Book Review: The House in the Cerulean Sea

     
   


    

The House in the Cerulean Sea, by TJ Klune


   Chock full of metaphors, with a delightful mix of characters and exquisite writing, The House explores life's inequities in a fun, colorful way. 

   This is a gay friendly book, in every new and ancient definition of the word.  

    It takes on, sometimes bluntly, sometimes figuratively, power and control, homophobia and bias, abuse of children, anti-immigration --
 but sets a path to right them, with  kindness, love, acceptance, magic. 

    And a cat.

    Linus Baker is a working drone who does what he is told and follows the rules. He leads a lonely life, but he tells himself he is happy. He grows sunflowers -- the only spot of color in his drab life -- and loves listening to early rock 'n' roll on his Victrola. He's a caseworker for the Department in Charge of Magical Youth, and we first meet him while he is on an assignment checking out one of the orphanages under the department's control.

    He is thorough. He tells himself he cares, and he kinda does. He is methodical. But he is disinterested in what happens after he files his reports -- it's not in his job description. Linus is a good person. But he dares not go outside his comfort zone. It's against the rules.

    That is, until the day Linus is called before Extremely Upper Management and given a unique, classified assignment -- to check out a secret orphange on a distant island and see if the children there are perhaps too magical and too dangerous. Oh yeah, and check out the Master of the House, one Arthur Parnassus, to ensure he is following the rules.

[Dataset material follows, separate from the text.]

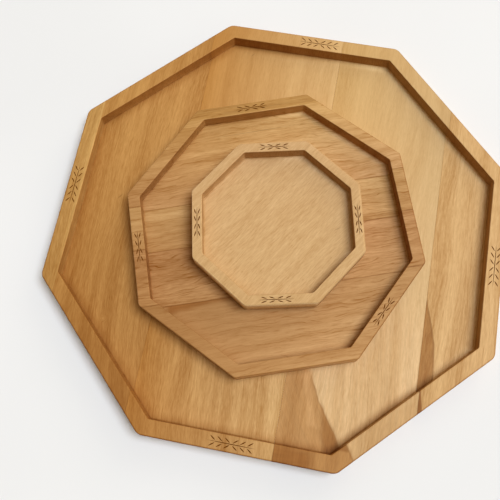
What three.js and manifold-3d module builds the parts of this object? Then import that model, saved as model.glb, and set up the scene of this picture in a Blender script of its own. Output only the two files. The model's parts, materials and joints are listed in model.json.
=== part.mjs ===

    The metaphors continue as Linus leaves his dreary life in the city on a rainy day -- he again forgets his umbrella -- to take a long train ride to the island on the edge of the ocean. The rain lets up. The clouds disappear. The sun breaks out. The grey sky brightens into a cheery cerulean. He can smell the salt in the air and hear the waves in the ocean. "Then lights began to shine at his feet. ... They were soft and yellow, like a brick road."
   
    There he meets the children. T
here's Talia, a girl gnome who loves tending her garden and threatening to bury Linus. Phee is a forest sprite with a special relationship to trees and flowers. Theodore is a wyvern, and Sol is a shapeshifter with anxiety problems.

    Chauncey is -- well, no one is quite sure what Chauncey is. He's an airy creature, with his eyes on stalks, kinda like Oblina from Real Monsters, but less dense. He hides under beds because he's been told that's what monsters are supposed to do. But he cannot bring himself to scare anyone. His dream is to become a bellhop.

    Then there is Lucy, short for Lucifer, a six-year-old boy who is literally the son of the devil. Lucy is proud of his heritage, but suffers from nightmares. Lucy is an intriguing, if over-the-top character, treated with wisdom and humor and compassion. 
"Regardless of his parentage, he is a child," Arthur, the house manager, tells Linus. "And I refuse to believe that a person's path is set in stone. A person is more than where they come from. ... Behind the eyes and the demon in his soul, he is charming and witty and terribly smart."
    In addition to Mr. Parnassus, a magical, mystical guy himself, adults include Zoe Chapelwhite, an island sprite who watches her island and sometimes the children. And there's Merle, the grumpy ferryman who delivers people to and from the island.

    Lucy is wonderfully compelling. As the son of the devil, he is always threatening death and destruction, and predicting he will wind up as everyone's overlord. But he is six years old, and pictured as a tousle-haired, rambunctious orphan who craves attention.

    The key to the tale is that as Linus begins to observe the children and Mr. Parnassus, he takes notes and writes reports back home in his usual style. But he soon gets sucked into their lives and individual needs, and must keep telling himself to remain objective. He also becomes enamored with Mr. Parnassus, but can neither explain nor understand the attraction.

    His struggles of understanding are the heart of the story. And the metaphors become clear as we move along and open our hearts and minds to all of the story's characters.